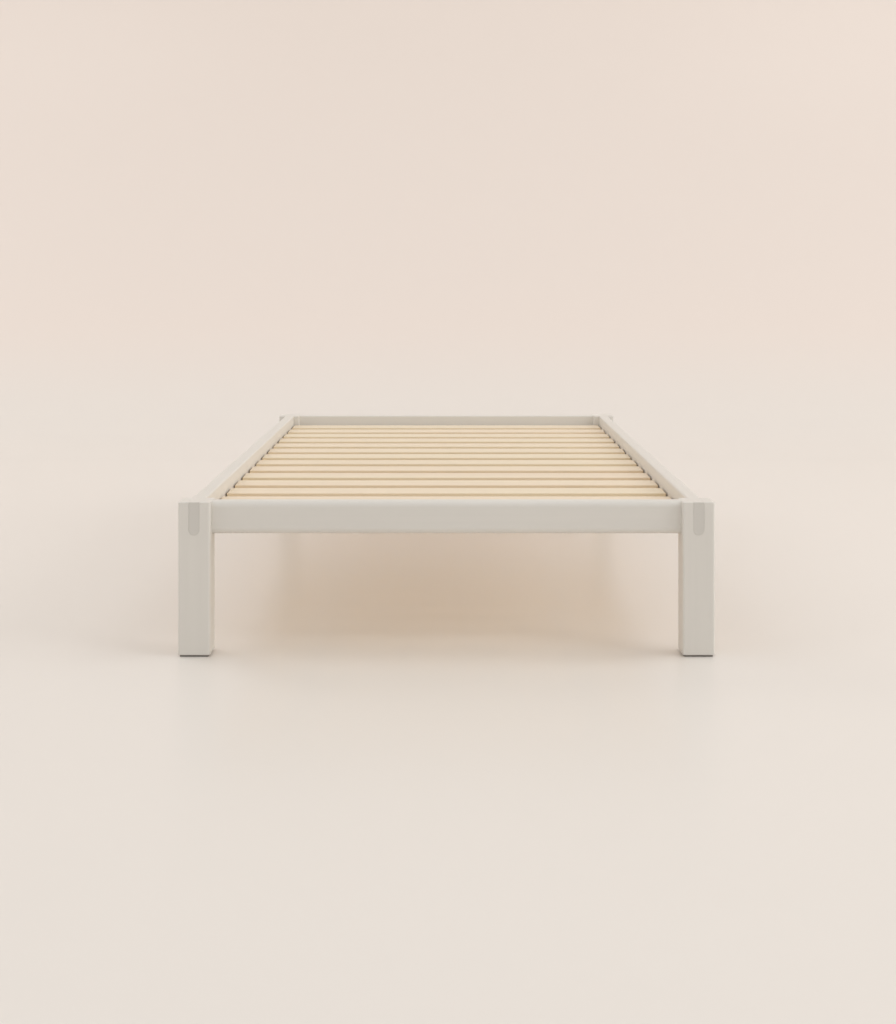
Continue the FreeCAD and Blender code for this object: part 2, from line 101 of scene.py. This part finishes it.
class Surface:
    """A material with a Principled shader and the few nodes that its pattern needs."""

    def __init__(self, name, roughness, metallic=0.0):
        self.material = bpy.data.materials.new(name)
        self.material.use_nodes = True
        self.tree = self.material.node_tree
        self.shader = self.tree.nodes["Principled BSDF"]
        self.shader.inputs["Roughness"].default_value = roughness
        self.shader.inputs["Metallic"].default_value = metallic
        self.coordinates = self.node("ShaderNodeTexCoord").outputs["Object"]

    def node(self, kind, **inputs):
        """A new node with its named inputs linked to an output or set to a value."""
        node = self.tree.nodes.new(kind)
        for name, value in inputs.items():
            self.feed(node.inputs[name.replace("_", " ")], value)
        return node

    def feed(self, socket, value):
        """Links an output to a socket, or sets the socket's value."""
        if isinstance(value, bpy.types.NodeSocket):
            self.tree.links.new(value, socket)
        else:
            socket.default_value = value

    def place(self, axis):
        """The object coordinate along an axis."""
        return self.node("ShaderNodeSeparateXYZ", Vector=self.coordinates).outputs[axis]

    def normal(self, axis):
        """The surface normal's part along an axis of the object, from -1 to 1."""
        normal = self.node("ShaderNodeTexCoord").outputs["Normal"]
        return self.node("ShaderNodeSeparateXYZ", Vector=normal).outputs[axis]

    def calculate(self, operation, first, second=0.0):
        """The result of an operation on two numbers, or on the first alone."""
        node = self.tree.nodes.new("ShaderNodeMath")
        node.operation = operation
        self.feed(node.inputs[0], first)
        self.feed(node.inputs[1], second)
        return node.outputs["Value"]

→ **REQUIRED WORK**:
Set down each line of the material verbatim, from the first line through the line that contains "material with a".

→ **EXERCISE RESULT**:
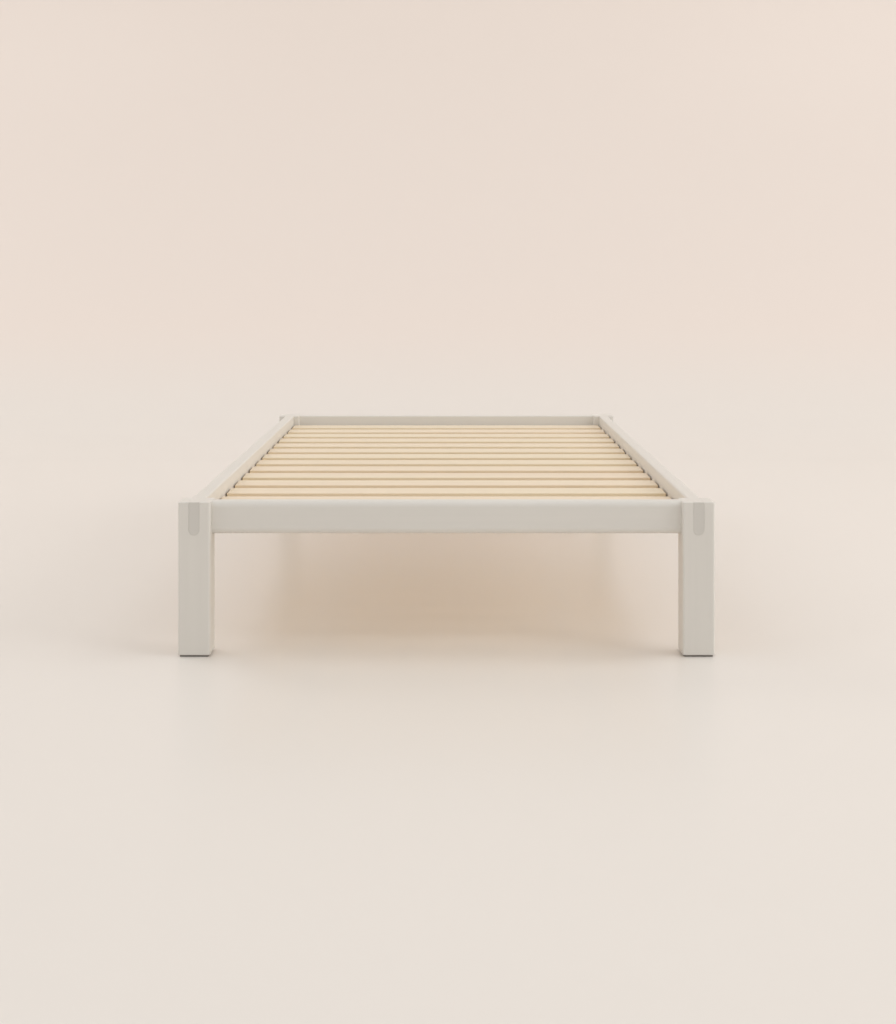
Continue the FreeCAD and Blender code for this object: part 2, from line 101 of scene.py. This part finishes it.
class Surface:
    """A material with a Principled shader and the few nodes that its pattern needs."""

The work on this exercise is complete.